* Start DATA SUPPLIED *

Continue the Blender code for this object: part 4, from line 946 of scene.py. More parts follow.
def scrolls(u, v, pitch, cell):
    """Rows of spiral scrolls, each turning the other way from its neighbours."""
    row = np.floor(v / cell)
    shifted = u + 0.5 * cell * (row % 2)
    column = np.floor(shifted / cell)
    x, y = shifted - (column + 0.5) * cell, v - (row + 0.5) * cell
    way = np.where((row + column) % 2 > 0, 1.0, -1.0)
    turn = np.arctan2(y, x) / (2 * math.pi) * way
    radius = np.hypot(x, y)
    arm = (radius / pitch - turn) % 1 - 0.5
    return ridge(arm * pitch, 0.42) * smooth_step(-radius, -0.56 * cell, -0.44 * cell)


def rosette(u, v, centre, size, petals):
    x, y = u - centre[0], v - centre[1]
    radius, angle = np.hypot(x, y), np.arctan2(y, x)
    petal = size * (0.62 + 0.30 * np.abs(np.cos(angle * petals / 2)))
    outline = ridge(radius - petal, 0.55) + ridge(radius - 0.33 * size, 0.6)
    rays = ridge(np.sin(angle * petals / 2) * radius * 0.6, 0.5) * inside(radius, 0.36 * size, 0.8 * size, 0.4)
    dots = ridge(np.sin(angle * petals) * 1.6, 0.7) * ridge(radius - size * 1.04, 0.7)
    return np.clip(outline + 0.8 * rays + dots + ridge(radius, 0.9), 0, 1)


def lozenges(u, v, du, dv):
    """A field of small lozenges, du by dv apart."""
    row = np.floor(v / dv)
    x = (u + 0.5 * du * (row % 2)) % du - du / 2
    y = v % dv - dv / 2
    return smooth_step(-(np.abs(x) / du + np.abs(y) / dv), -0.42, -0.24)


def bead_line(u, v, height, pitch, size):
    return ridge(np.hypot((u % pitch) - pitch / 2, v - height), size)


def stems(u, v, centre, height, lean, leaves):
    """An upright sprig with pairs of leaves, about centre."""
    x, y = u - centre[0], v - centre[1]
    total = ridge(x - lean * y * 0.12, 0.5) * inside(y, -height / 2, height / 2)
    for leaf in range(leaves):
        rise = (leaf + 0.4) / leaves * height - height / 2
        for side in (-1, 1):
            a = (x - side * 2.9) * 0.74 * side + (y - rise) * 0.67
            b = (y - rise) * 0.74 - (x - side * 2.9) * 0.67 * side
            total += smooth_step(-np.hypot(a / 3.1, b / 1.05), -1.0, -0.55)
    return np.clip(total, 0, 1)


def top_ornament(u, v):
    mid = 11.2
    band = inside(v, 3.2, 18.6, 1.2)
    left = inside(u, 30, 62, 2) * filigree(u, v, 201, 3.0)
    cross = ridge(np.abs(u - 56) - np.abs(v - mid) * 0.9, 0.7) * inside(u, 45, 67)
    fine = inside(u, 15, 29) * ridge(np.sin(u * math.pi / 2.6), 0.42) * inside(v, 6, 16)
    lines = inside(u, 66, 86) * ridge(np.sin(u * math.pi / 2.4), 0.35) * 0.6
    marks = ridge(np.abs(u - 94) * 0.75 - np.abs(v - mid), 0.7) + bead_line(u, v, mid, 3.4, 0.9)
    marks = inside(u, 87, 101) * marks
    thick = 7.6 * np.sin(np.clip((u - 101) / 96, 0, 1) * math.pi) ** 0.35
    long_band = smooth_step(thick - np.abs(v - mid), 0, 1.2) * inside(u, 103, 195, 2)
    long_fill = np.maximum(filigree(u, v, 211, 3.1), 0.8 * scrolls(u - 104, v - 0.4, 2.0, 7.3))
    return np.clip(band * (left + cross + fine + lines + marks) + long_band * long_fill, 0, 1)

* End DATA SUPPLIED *
* Start DATA SUPPLIED *

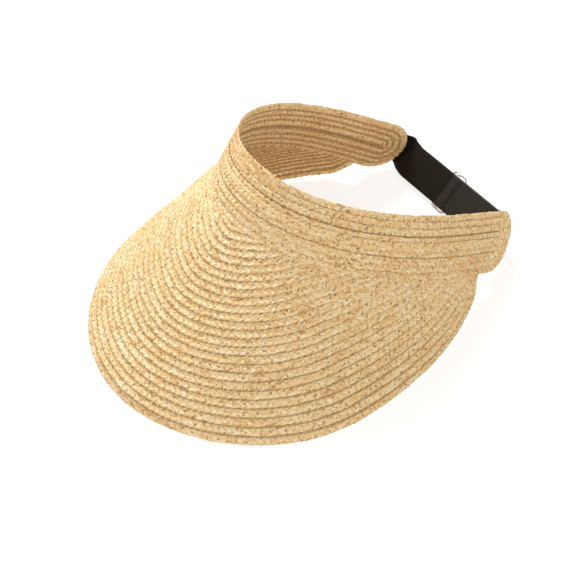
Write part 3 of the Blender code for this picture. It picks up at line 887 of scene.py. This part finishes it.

* End DATA SUPPLIED *

_REQUIRED WORK:_ Your task is to give again the lines from the one containing "Continue the Blender" to the one containing "return np.clip(outline +", both lines included, exactly and without anything added.

_THE ANSWER:_
Continue the Blender code for this object: part 4, from line 946 of scene.py. More parts follow.
def scrolls(u, v, pitch, cell):
    """Rows of spiral scrolls, each turning the other way from its neighbours."""
    row = np.floor(v / cell)
    shifted = u + 0.5 * cell * (row % 2)
    column = np.floor(shifted / cell)
    x, y = shifted - (column + 0.5) * cell, v - (row + 0.5) * cell
    way = np.where((row + column) % 2 > 0, 1.0, -1.0)
    turn = np.arctan2(y, x) / (2 * math.pi) * way
    radius = np.hypot(x, y)
    arm = (radius / pitch - turn) % 1 - 0.5
    return ridge(arm * pitch, 0.42) * smooth_step(-radius, -0.56 * cell, -0.44 * cell)


def rosette(u, v, centre, size, petals):
    x, y = u - centre[0], v - centre[1]
    radius, angle = np.hypot(x, y), np.arctan2(y, x)
    petal = size * (0.62 + 0.30 * np.abs(np.cos(angle * petals / 2)))
    outline = ridge(radius - petal, 0.55) + ridge(radius - 0.33 * size, 0.6)
    rays = ridge(np.sin(angle * petals / 2) * radius * 0.6, 0.5) * inside(radius, 0.36 * size, 0.8 * size, 0.4)
    dots = ridge(np.sin(angle * petals) * 1.6, 0.7) * ridge(radius - size * 1.04, 0.7)
    return np.clip(outline + 0.8 * rays + dots + ridge(radius, 0.9), 0, 1)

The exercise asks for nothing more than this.